* [Exercise task] Restate, word for word, all of the material shown below.

— START Listed records —

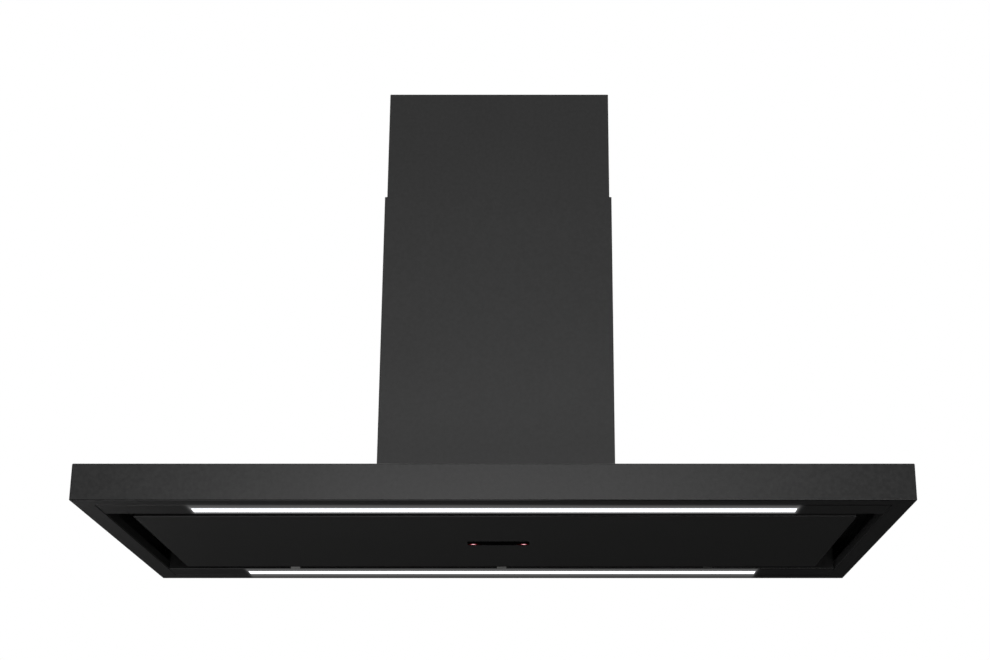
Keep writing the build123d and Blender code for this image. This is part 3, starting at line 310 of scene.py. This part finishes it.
dull = addNode(tree, "ShaderNodeMapRange",
               {"To Min": zincSheet["smooth"], "To Max": zincSheet["rough"]},
               {"Value": spangle.outputs["Color"]})
bump = addNode(tree, "ShaderNodeBump",
               {"Strength": zincSheet["bump"], "Distance": zincSheet["bumpMm"] * mm},
               {"Height": spangle.outputs["Distance"]})
tree.links.new(tint.outputs[2], shader.inputs["Base Color"])
tree.links.new(dull.outputs[0], shader.inputs["Roughness"])
tree.links.new(bump.outputs["Normal"], shader.inputs["Normal"])
dress(galvanised, "ceiling_plate", "airbox", "filter_tray", "panel_liner", "motor_bracket",
      "magnet_holder_left", "magnet_holder_right",
      *[name for name in nodes if "_leg_" in name])

# Zinc plated sheet with a grey passivation: duller than the galvanised one, satin on its bends
satinLook = {"colour": "6c6c6b", "dark": "626261", "light": "767675", "roughness": 0.4,
             "roughSpread": 0.05, "metallic": 1.0, "grainMm": 1.0, "driftMm": 12, "bump": 0.05,
             "bumpMm": 0.05}
satinZinc = dressGrainy("greyPassivatedZincSheet", satinLook, "hinge_bracket_left",
                        "hinge_bracket_middle", "hinge_bracket_right")

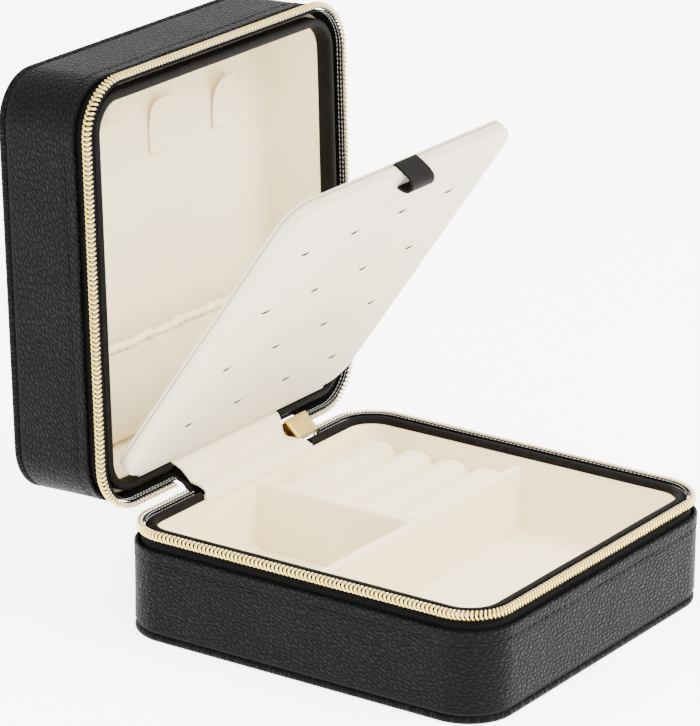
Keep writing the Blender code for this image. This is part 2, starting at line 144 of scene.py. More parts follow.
def add_camera():
    axes = camera_axes(AZIMUTH, ELEVATION, ROLL)
    place = np.eye(4)
    place[:3, :3] = axes.T
    place[:3, 3] = axes.T @ np.array([EYE_SIDE, EYE_UP, EYE_BACK]) * MM
    data = bpy.data.cameras.new("camera")
    data.lens = FOCAL_MM
    data.shift_x, data.shift_y = SHIFT_X, SHIFT_Y
    camera = bpy.data.objects.new("camera", data)
    bpy.context.scene.collection.objects.link(camera)
    camera.matrix_world = Matrix(place.tolist())
    bpy.context.scene.camera = camera
    return camera


camera = add_camera()
print("camera at", [round(c, 3) for c in camera.location])

# %% [markdown]
# ## Shader maths as Python
#
# A material is a graph of nodes, and writing one node at a time hides the formula. This small
# class wraps a socket, so that an expression such as 1 - mask * 0.5 adds the Math nodes itself.
# Any other node comes from one method, which sets the node's own settings first and then gives its
# sockets values or links.

# %% A socket that does arithmetic
class Wire:
    """One output socket of a node tree. A Wire with no socket only makes nodes."""

    def __init__(self, tree, socket=None):
        self.tree = tree
        self.socket = socket

    def node(self, kind, settings=None, inputs=None, output=0):
        """Add a node: its settings first, then values or links by socket name or number."""
        made = self.tree.nodes.new(kind)
        for name, value in (settings or {}).items():
            if name == "stops":
                ramp = made.color_ramp.elements
                while len(ramp) < len(value):
                    ramp.new(1.0)
                for element, (position, colour) in zip(ramp, value):
                    element.position = position
                    element.color = colour
            else:
                setattr(made, name, value)
        for name, value in (inputs or {}).items():
            if isinstance(value, Wire):
                self.tree.links.new(value.socket, made.inputs[name])
            else:
                made.inputs[name].default_value = value
        return Wire(self.tree, made.outputs[output])

    def maths(self, operation, first, second=0.0):
        return self.node("ShaderNodeMath", {"operation": operation}, {0: first, 1: second})

    def __add__(self, other):
        return self.maths("ADD", self, other)

    __radd__ = __add__

    def __sub__(self, other):
        return self.maths("SUBTRACT", self, other)

    def __rsub__(self, other):
        return self.maths("SUBTRACT", other, self)

    def __mul__(self, other):
        return self.maths("MULTIPLY", self, other)

    __rmul__ = __mul__

    def ramp(self, low, high, to_low=0.0, to_high=1.0):
        """This value's smooth step from low to high, as a number from to_low to to_high."""
        return self.node(
            "ShaderNodeMapRange",
            {"interpolation_type": "SMOOTHSTEP"},
            {0: self, 1: low, 2: high, 3: to_low, 4: to_high},
        )

    def mix(self, first, second):
        """The colour between two colours, by this factor."""
        return self.node("ShaderNodeMix", {"data_type": "RGBA"}, {0: self, 6: first, 7: second}, 2)

    def noise(self, vector, scale, detail=2.0, roughness=0.5):
        return self.node(
            "ShaderNodeTexNoise",
            {},
            {"Vector": vector, "Scale": scale, "Detail": detail, "Roughness": roughness},
        )

    def mapped(self, vector, scale=(1.0, 1.0, 1.0), turn_deg=0.0, shift=(0.0, 0.0, 0.0)):
        turn = (0.0, 0.0, math.radians(turn_deg))
        return self.node(
            "ShaderNodeMapping",
            {},
            {"Vector": vector, "Location": shift, "Rotation": turn, "Scale": scale},
        )


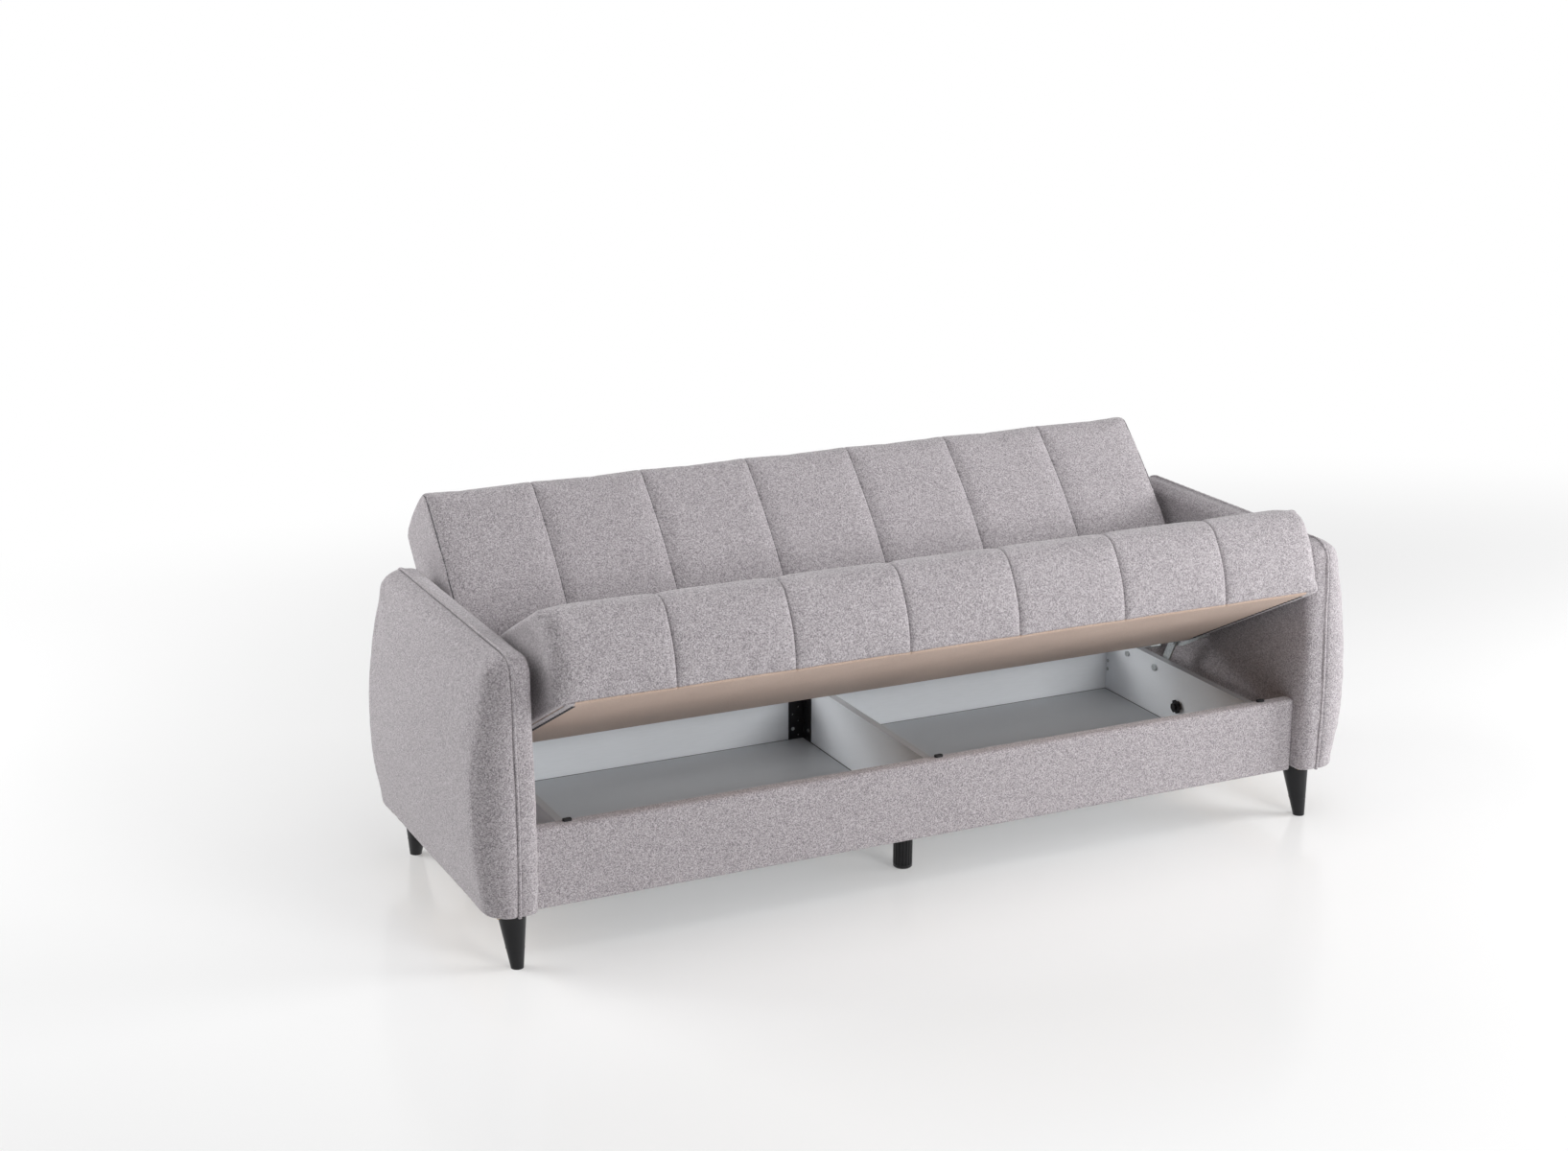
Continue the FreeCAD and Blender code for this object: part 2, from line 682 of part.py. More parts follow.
def make_links():
    hole = pivot_radius + pin_clearance
    arm = strap(base_pivot_y, base_pivot_z, link_radius, link_end_y, link_end_z, link_radius,
                link_x, link_x + link_plate)
    way = math.radians(link_open_angle)
    along = V(0, math.cos(way), math.sin(way))
    across = V(0, math.sin(way), -math.cos(way))
    base_pivot = V(0, base_pivot_y, base_pivot_z)
    flange_start = link_radius * link_flange_start
    flange_end = link_length - link_radius * link_flange_end
    corners = []
    for reach, out in (
        (flange_start, link_radius - plate),
        (flange_end, link_radius - plate),
        (flange_end, link_radius),
        (flange_start, link_radius),
    ):
        corner = base_pivot + along * reach + across * out
        corners.append((corner.y, corner.z))
    flange = polygon_plate(corners, link_x, link_x + link_flange)
    arm = arm.fuse(flange).removeSplitter()
    arm = arm.cut([
        along_x(hole, link_x - overcut, link_x + link_plate + overcut, base_pivot_y, base_pivot_z),
        along_x(pivot_radius, link_x - overcut, link_x + link_plate + overcut, link_end_y, link_end_z),
    ])
    nodes["lift_link_right"] = arm
    nodes["lift_link_left"] = other_side(arm)

    pin_end = seat_plate_x + plate + plate_gap
    pin = along_x(pivot_radius, link_x, pin_end, link_end_y, link_end_z)
    inner_cap = along_x(bolt_head_radius, link_x - pin_cap_depth, link_x, link_end_y, link_end_z)
    outer_cap = along_x(bolt_head_radius, pin_end, pin_end + pin_cap_depth, link_end_y, link_end_z)
    pin = pin.fuse([inner_cap, outer_cap]).removeSplitter()
    nodes["seat_pivot_pins"] = group([pin, other_side(pin)])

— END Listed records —

* [Task response]
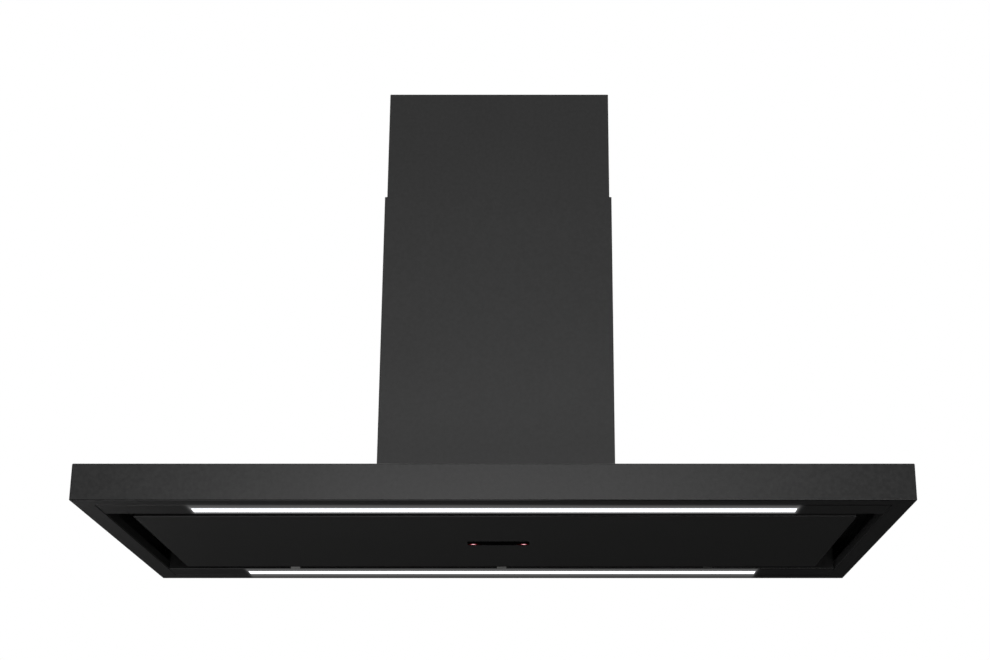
Keep writing the build123d and Blender code for this image. This is part 3, starting at line 310 of scene.py. This part finishes it.
dull = addNode(tree, "ShaderNodeMapRange",
               {"To Min": zincSheet["smooth"], "To Max": zincSheet["rough"]},
               {"Value": spangle.outputs["Color"]})
bump = addNode(tree, "ShaderNodeBump",
               {"Strength": zincSheet["bump"], "Distance": zincSheet["bumpMm"] * mm},
               {"Height": spangle.outputs["Distance"]})
tree.links.new(tint.outputs[2], shader.inputs["Base Color"])
tree.links.new(dull.outputs[0], shader.inputs["Roughness"])
tree.links.new(bump.outputs["Normal"], shader.inputs["Normal"])
dress(galvanised, "ceiling_plate", "airbox", "filter_tray", "panel_liner", "motor_bracket",
      "magnet_holder_left", "magnet_holder_right",
      *[name for name in nodes if "_leg_" in name])

# Zinc plated sheet with a grey passivation: duller than the galvanised one, satin on its bends
satinLook = {"colour": "6c6c6b", "dark": "626261", "light": "767675", "roughness": 0.4,
             "roughSpread": 0.05, "metallic": 1.0, "grainMm": 1.0, "driftMm": 12, "bump": 0.05,
             "bumpMm": 0.05}
satinZinc = dressGrainy("greyPassivatedZincSheet", satinLook, "hinge_bracket_left",
                        "hinge_bracket_middle", "hinge_bracket_right")

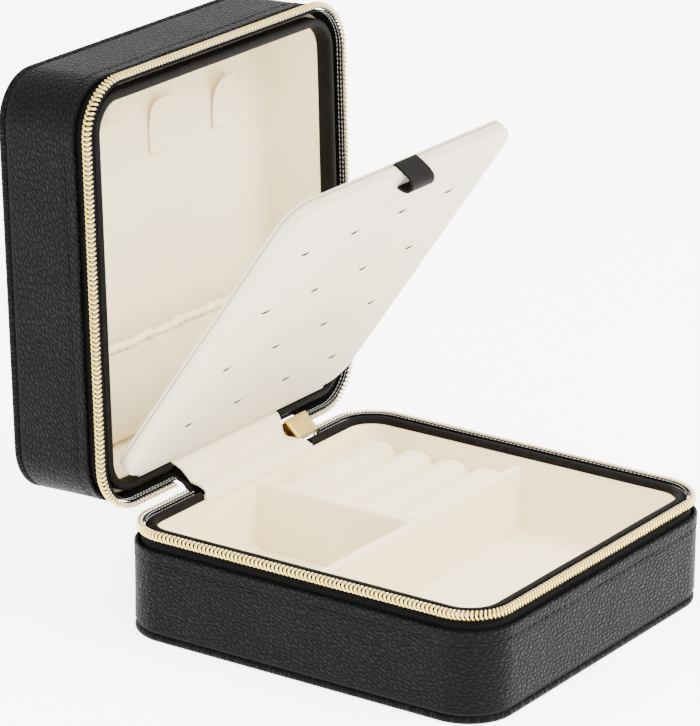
Keep writing the Blender code for this image. This is part 2, starting at line 144 of scene.py. More parts follow.
def add_camera():
    axes = camera_axes(AZIMUTH, ELEVATION, ROLL)
    place = np.eye(4)
    place[:3, :3] = axes.T
    place[:3, 3] = axes.T @ np.array([EYE_SIDE, EYE_UP, EYE_BACK]) * MM
    data = bpy.data.cameras.new("camera")
    data.lens = FOCAL_MM
    data.shift_x, data.shift_y = SHIFT_X, SHIFT_Y
    camera = bpy.data.objects.new("camera", data)
    bpy.context.scene.collection.objects.link(camera)
    camera.matrix_world = Matrix(place.tolist())
    bpy.context.scene.camera = camera
    return camera


camera = add_camera()
print("camera at", [round(c, 3) for c in camera.location])

# %% [markdown]
# ## Shader maths as Python
#
# A material is a graph of nodes, and writing one node at a time hides the formula. This small
# class wraps a socket, so that an expression such as 1 - mask * 0.5 adds the Math nodes itself.
# Any other node comes from one method, which sets the node's own settings first and then gives its
# sockets values or links.

# %% A socket that does arithmetic
class Wire:
    """One output socket of a node tree. A Wire with no socket only makes nodes."""

    def __init__(self, tree, socket=None):
        self.tree = tree
        self.socket = socket

    def node(self, kind, settings=None, inputs=None, output=0):
        """Add a node: its settings first, then values or links by socket name or number."""
        made = self.tree.nodes.new(kind)
        for name, value in (settings or {}).items():
            if name == "stops":
                ramp = made.color_ramp.elements
                while len(ramp) < len(value):
                    ramp.new(1.0)
                for element, (position, colour) in zip(ramp, value):
                    element.position = position
                    element.color = colour
            else:
                setattr(made, name, value)
        for name, value in (inputs or {}).items():
            if isinstance(value, Wire):
                self.tree.links.new(value.socket, made.inputs[name])
            else:
                made.inputs[name].default_value = value
        return Wire(self.tree, made.outputs[output])

    def maths(self, operation, first, second=0.0):
        return self.node("ShaderNodeMath", {"operation": operation}, {0: first, 1: second})

    def __add__(self, other):
        return self.maths("ADD", self, other)

    __radd__ = __add__

    def __sub__(self, other):
        return self.maths("SUBTRACT", self, other)

    def __rsub__(self, other):
        return self.maths("SUBTRACT", other, self)

    def __mul__(self, other):
        return self.maths("MULTIPLY", self, other)

    __rmul__ = __mul__

    def ramp(self, low, high, to_low=0.0, to_high=1.0):
        """This value's smooth step from low to high, as a number from to_low to to_high."""
        return self.node(
            "ShaderNodeMapRange",
            {"interpolation_type": "SMOOTHSTEP"},
            {0: self, 1: low, 2: high, 3: to_low, 4: to_high},
        )

    def mix(self, first, second):
        """The colour between two colours, by this factor."""
        return self.node("ShaderNodeMix", {"data_type": "RGBA"}, {0: self, 6: first, 7: second}, 2)

    def noise(self, vector, scale, detail=2.0, roughness=0.5):
        return self.node(
            "ShaderNodeTexNoise",
            {},
            {"Vector": vector, "Scale": scale, "Detail": detail, "Roughness": roughness},
        )

    def mapped(self, vector, scale=(1.0, 1.0, 1.0), turn_deg=0.0, shift=(0.0, 0.0, 0.0)):
        turn = (0.0, 0.0, math.radians(turn_deg))
        return self.node(
            "ShaderNodeMapping",
            {},
            {"Vector": vector, "Location": shift, "Rotation": turn, "Scale": scale},
        )


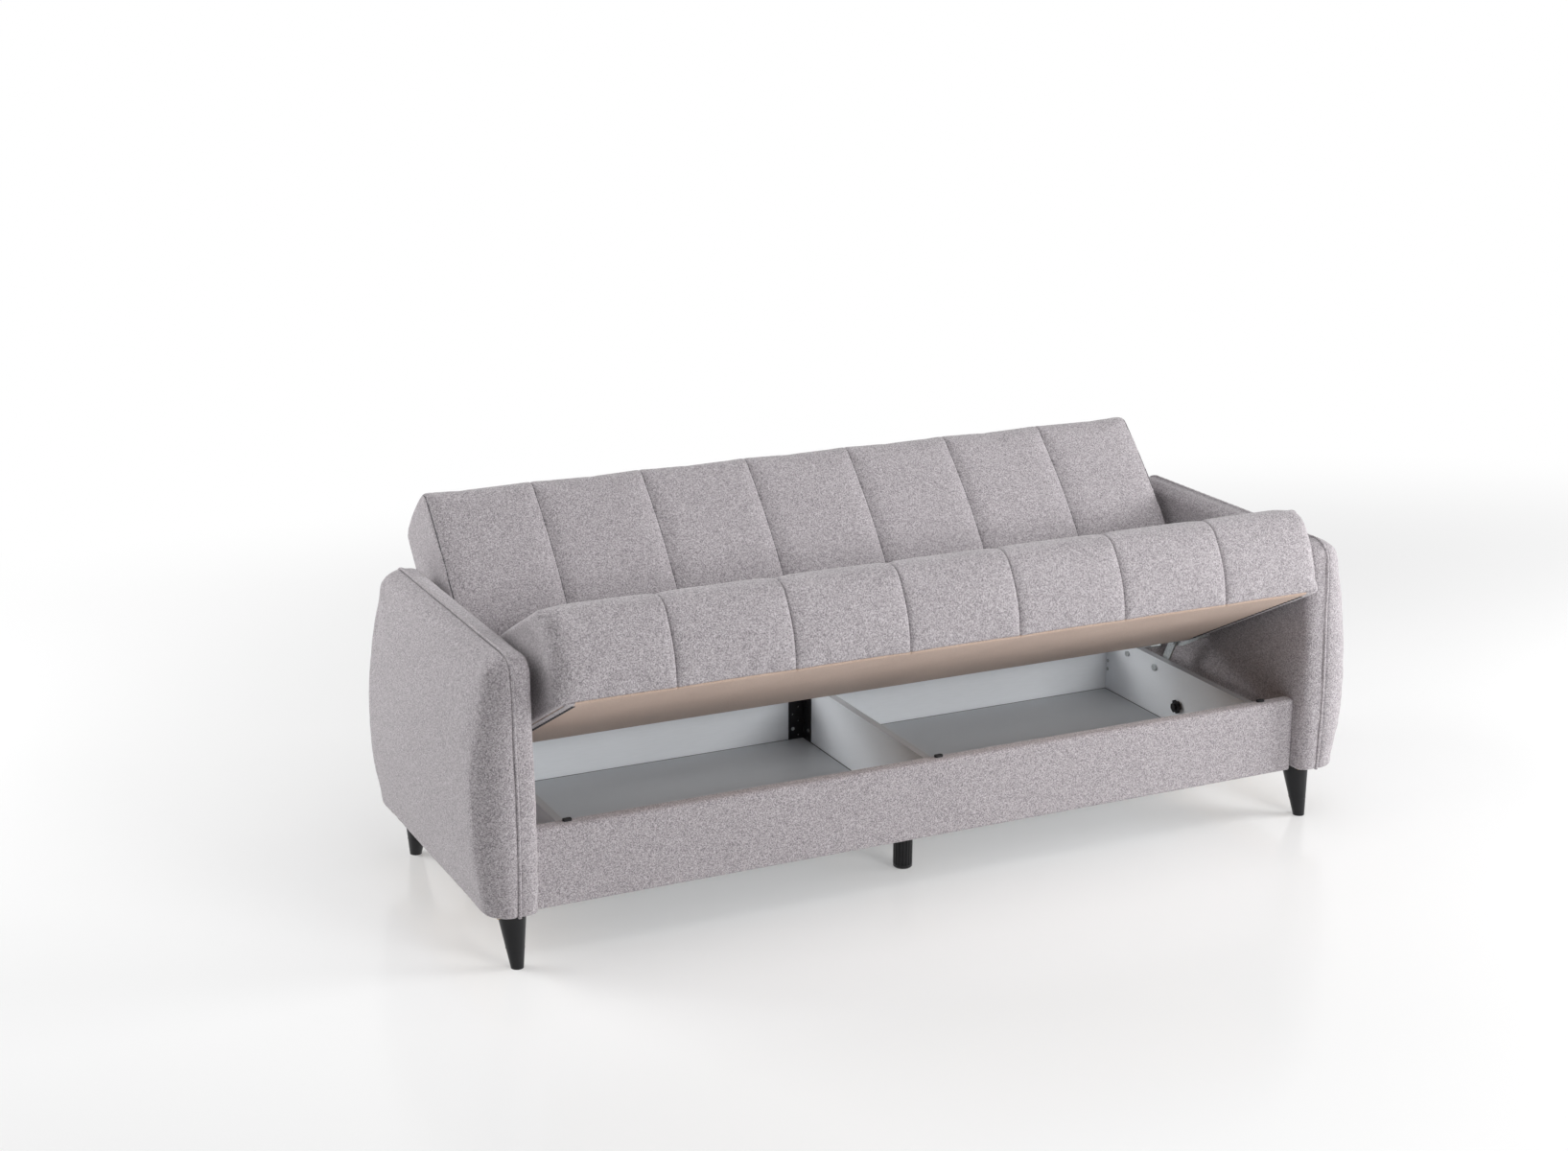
Continue the FreeCAD and Blender code for this object: part 2, from line 682 of part.py. More parts follow.
def make_links():
    hole = pivot_radius + pin_clearance
    arm = strap(base_pivot_y, base_pivot_z, link_radius, link_end_y, link_end_z, link_radius,
                link_x, link_x + link_plate)
    way = math.radians(link_open_angle)
    along = V(0, math.cos(way), math.sin(way))
    across = V(0, math.sin(way), -math.cos(way))
    base_pivot = V(0, base_pivot_y, base_pivot_z)
    flange_start = link_radius * link_flange_start
    flange_end = link_length - link_radius * link_flange_end
    corners = []
    for reach, out in (
        (flange_start, link_radius - plate),
        (flange_end, link_radius - plate),
        (flange_end, link_radius),
        (flange_start, link_radius),
    ):
        corner = base_pivot + along * reach + across * out
        corners.append((corner.y, corner.z))
    flange = polygon_plate(corners, link_x, link_x + link_flange)
    arm = arm.fuse(flange).removeSplitter()
    arm = arm.cut([
        along_x(hole, link_x - overcut, link_x + link_plate + overcut, base_pivot_y, base_pivot_z),
        along_x(pivot_radius, link_x - overcut, link_x + link_plate + overcut, link_end_y, link_end_z),
    ])
    nodes["lift_link_right"] = arm
    nodes["lift_link_left"] = other_side(arm)

    pin_end = seat_plate_x + plate + plate_gap
    pin = along_x(pivot_radius, link_x, pin_end, link_end_y, link_end_z)
    inner_cap = along_x(bolt_head_radius, link_x - pin_cap_depth, link_x, link_end_y, link_end_z)
    outer_cap = along_x(bolt_head_radius, pin_end, pin_end + pin_cap_depth, link_end_y, link_end_z)
    pin = pin.fuse([inner_cap, outer_cap]).removeSplitter()
    nodes["seat_pivot_pins"] = group([pin, other_side(pin)])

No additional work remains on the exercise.